Read the lines below and count those that have the word "manifold". Respond with the number only.

····················

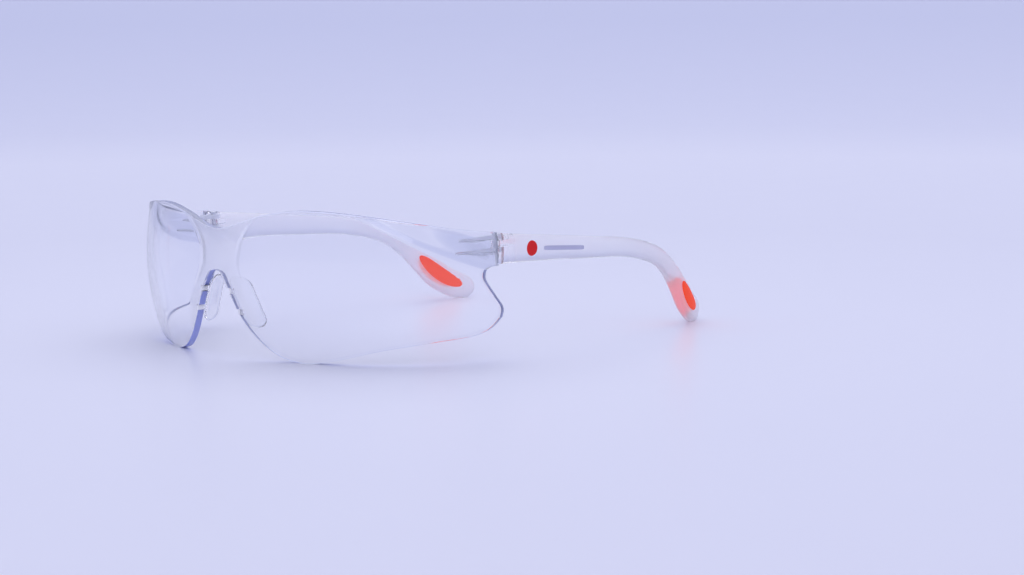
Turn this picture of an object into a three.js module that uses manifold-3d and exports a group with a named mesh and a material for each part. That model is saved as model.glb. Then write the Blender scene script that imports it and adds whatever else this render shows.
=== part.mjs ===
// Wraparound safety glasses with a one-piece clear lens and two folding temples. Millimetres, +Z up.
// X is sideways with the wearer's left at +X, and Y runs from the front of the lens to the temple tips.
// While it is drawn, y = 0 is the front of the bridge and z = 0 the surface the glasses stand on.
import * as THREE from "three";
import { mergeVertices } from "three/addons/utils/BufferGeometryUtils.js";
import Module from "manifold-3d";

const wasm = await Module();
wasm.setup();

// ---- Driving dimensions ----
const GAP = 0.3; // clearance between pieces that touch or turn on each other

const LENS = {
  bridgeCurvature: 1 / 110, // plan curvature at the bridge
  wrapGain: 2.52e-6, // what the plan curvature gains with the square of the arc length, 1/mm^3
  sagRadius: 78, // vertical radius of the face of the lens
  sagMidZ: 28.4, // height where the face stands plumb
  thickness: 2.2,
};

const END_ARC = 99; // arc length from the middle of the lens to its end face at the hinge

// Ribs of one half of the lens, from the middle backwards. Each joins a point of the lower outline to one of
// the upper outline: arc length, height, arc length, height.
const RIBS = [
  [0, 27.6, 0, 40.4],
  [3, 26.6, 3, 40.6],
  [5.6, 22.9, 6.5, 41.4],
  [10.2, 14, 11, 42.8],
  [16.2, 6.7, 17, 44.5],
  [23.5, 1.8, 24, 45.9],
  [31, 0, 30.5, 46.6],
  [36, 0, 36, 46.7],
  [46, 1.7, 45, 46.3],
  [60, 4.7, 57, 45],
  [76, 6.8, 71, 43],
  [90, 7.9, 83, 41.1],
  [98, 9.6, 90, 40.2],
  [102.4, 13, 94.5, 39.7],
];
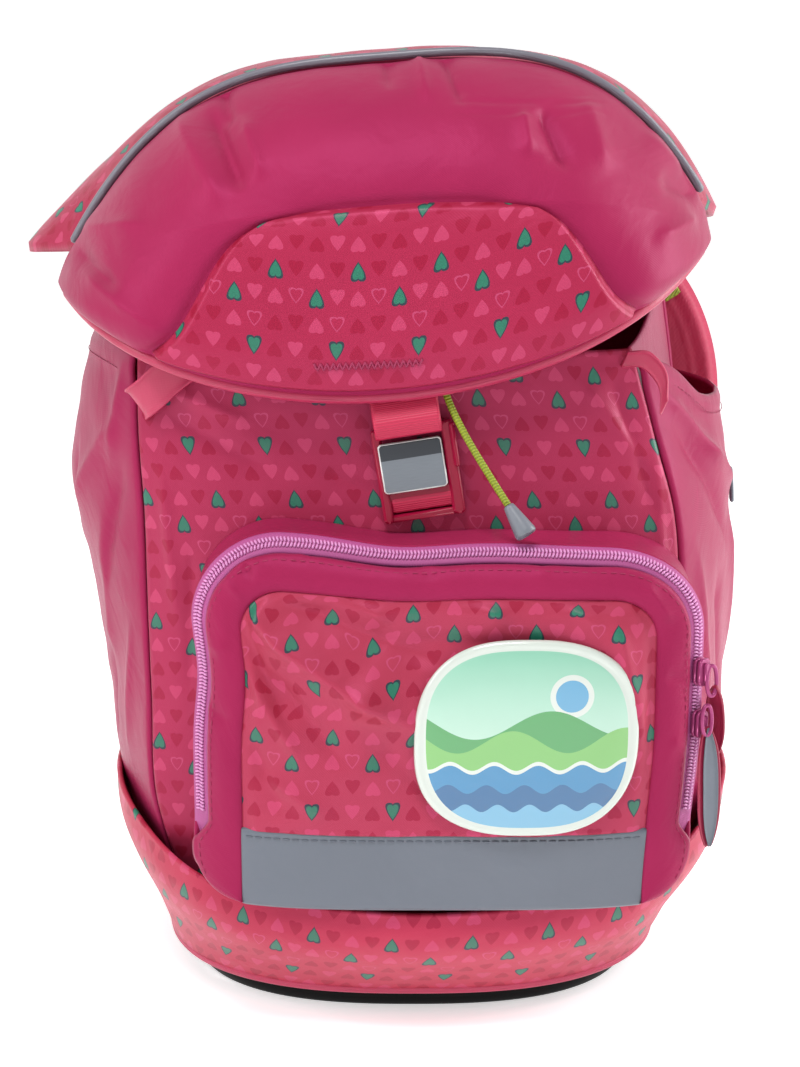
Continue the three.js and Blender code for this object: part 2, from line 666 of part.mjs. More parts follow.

····················

Answer to the exercise: 2